Will be going to look at a center console boat made in 1990 by a BONITO boats. 

Seller told me the company doesn't exist anymore due to some lawsuits with other boat companies but does anyone have this make or have any experiences?

I always dreamed of getting a center console, and from the pictures and description, this looks like a very interesting deal. 

here's the link to the ad.
http://atlanta.craigslist.org/boa/1152806569.html











Any other advice would be greatly appreciated on stuff to ask or look for.


----------



## Doyle (May 4, 2009)

They were a low-end boat.   I would be very leary.   For $4,000 you can do better.


----------



## Jacob_24 (May 6, 2009)

Will be picking this boat up today after work.
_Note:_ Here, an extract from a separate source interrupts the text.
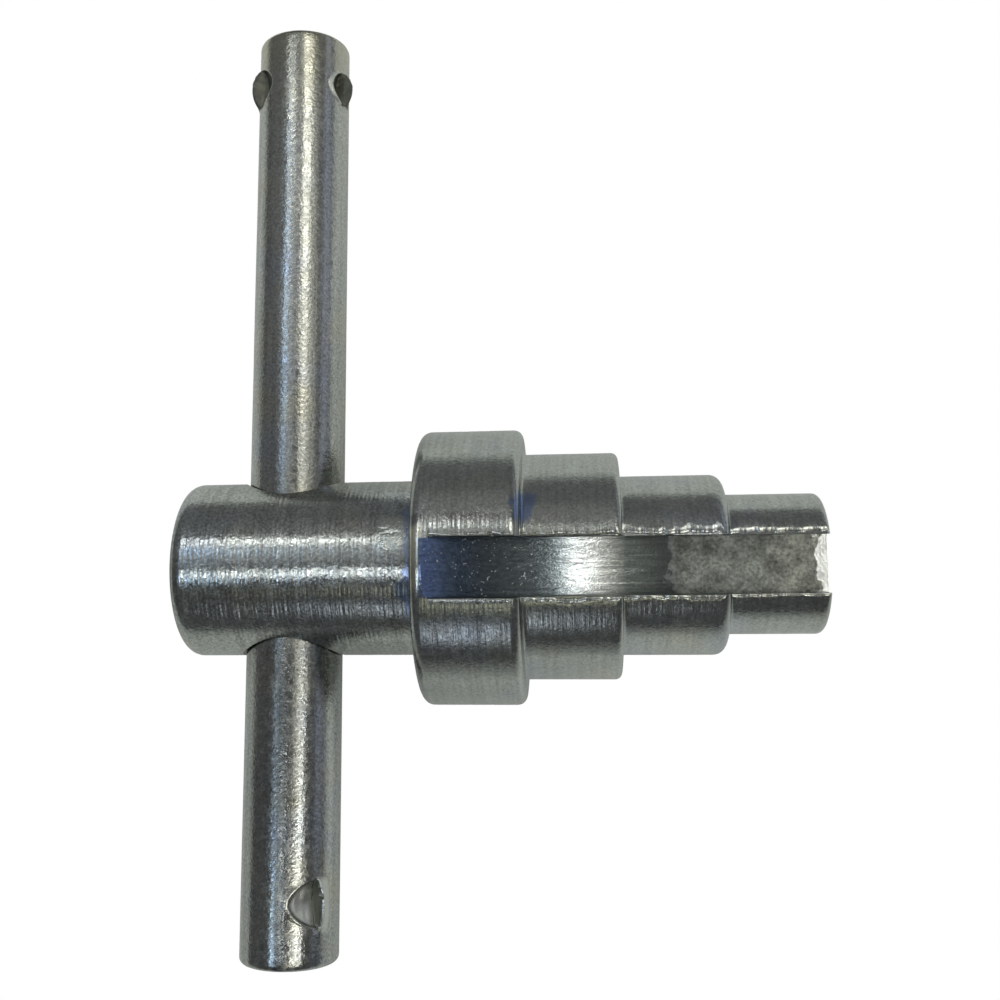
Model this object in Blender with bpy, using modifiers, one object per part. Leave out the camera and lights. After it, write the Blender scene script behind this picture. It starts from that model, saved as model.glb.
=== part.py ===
"""Stepped radiator key: a turned steel body with a sliding tommy bar.

The tool lies flat: +X runs along the key body towards its thin tip, +Y along the bar towards its
longer side, and +Z up, out of one of the two milled slots. The origin is the centre of the bottom
of the tool's bounding box. Units are metres.

Two separate pieces: key_body, and tommy_bar, which slides along Y through the body's cross hole.
"""

import math

import bmesh
import bpy

MM = 0.001

# Turned body. Places along the key are measured from the bar's axis, towards the tip.
HEAD_END = -10.0 * MM
COLLAR_START = 12.45 * MM
COLLAR_LENGTH = 9.4 * MM
SECOND_LENGTH = 8.6 * MM
THIRD_LENGTH = 9.3 * MM
TIP_LENGTH = 8.6 * MM
SECOND_START = COLLAR_START + COLLAR_LENGTH
THIRD_START = SECOND_START + SECOND_LENGTH
TIP_START = THIRD_START + THIRD_LENGTH
TIP_END = TIP_START + TIP_LENGTH

HEAD_RADIUS = 8.15 * MM
COLLAR_RADIUS = 12.7 * MM
SECOND_RADIUS = 10.4 * MM
THIRD_RADIUS = 8.2 * MM
TIP_RADIUS = 6.35 * MM

# Rounded outer edges and the small fillets in the corners between the steps.
HEAD_ROUND = 1.3 * MM
COLLAR_BACK_ROUND = 0.95 * MM
COLLAR_FRONT_ROUND = 0.85 * MM
SECOND_ROUND = 0.6 * MM
THIRD_ROUND = 1.1 * MM
TIP_ROUND = 0.6 * MM
ROOT_FILLET = 0.3 * MM

# Two opposite slots, milled from the tip by a disc cutter that runs out just short of the collar's
# back edge.
SLOT_WIDTH = 5.1 * MM
SLOT_FLOOR = 4.0 * MM
CUTTER_RADIUS = 31.5 * MM
SLOT_RUN_OUT = COLLAR_START + COLLAR_BACK_ROUND + 0.2 * MM
SLOT_CLOCKING = math.radians(4.8)

# Tommy bar. Its reach is measured from the key's axis with the bar where it rests.
BAR_RADIUS = 4.5 * MM
BAR_REACH_LONG = 53.0 * MM
BAR_REACH_SHORT = 35.5 * MM
BAR_ROUND_LONG = 0.4 * MM
BAR_ROUND_SHORT = 0.55 * MM
HOLE_CLEARANCE = 0.3 * MM

# Each end of the bar is staked twice: a chisel dent throws up an ear that can't pass the hole.
# Angles in degrees are around the bar, from +Z towards +X for a dent, and from the dent for its ear.
STAKE_INSET = 5.1 * MM
LONG_END_STAKES = ((-50, -26), (60, 26))
SHORT_END_STAKES = ((34, 26), (-105, -26))
EAR_LENGTH = 4.9 * MM
EAR_THICKNESS = 1.5 * MM
EAR_DEPTH = 3.0 * MM
EAR_CREST = 5.5 * MM
DENT_LENGTH = 4.4 * MM
DENT_WIDTH = 2.8 * MM
DENT_HEIGHT = 3.4 * MM
DENT_DEPTH = 0.75 * MM

TURN_STEPS = 64
ROUND_STEPS = 3
SHARP_ANGLE = math.radians(30)
MERGE = 0.00001
OVERSHOOT = 1.0 * MM

# Where the bar's axis crosses the key's. The collar's back edge, left whole by the slots, stands
# on the ground.
CROSSING = (-(HEAD_END + TIP_END) / 2, (BAR_REACH_SHORT - BAR_REACH_LONG) / 2, COLLAR_RADIUS)


def clear_scene():
    for obj in list(bpy.data.objects):
        bpy.data.objects.remove(obj)


def new_collection(name):
    collection = bpy.data.collections.new(name)
    bpy.context.scene.collection.children.link(collection)
    return collection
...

Seller seemed very informative and down to earth, also is an active member on "up on lanier" forum.


----------



## bilgerat (May 6, 2009)

Bonito was the company that sued Thundercraft boats for copying their mold, the case went all the way to the supreme court and bonito won, it set a precedent in patent law that even though bonito had no patent on their design it still cannot be copied. the expense of the case is what put them out of business, they were low to mid priced boats with a history of having floor problems in the 80's models. check the floor for cracks in the gel, it is a sign of problems starting, also check the transom and make sure it is solid with no cracks in the corners of the slplash well,
good luck
Bilge

Ive heard that the company is going to start back up producing fishing boats again in the near future.


----------



## boneboy96 (May 6, 2009)

the post you linked to has been removed/deleted by the author.


----------



## Jacob_24 (May 6, 2009)

yeah he removed the post since im picking it up today


----------



## Jacob_24 (May 6, 2009)

bilgerat said:


> . check the floor for cracks in the gel, it is a sign of problems starting, also check the transom and make sure it is solid with no cracks in the corners of the slplash well,
> good luck
> Bilge



Thanks Bilge,
Floor looks pretty good for its age, i check for any soft spots and looked pretty solid.


----------



## Slug-Gunner (May 7, 2009)

*iboats web site*

You might want to take a look at the following web site.


http://forums.iboats.com/Bonito_Boats


----------



## Jacob_24 (May 7, 2009)

i made another thread about the same bough after i bought it :-D

http://forum.gon.com/showthread.php?t=345585

Thanks, for all the advice or comments!


----------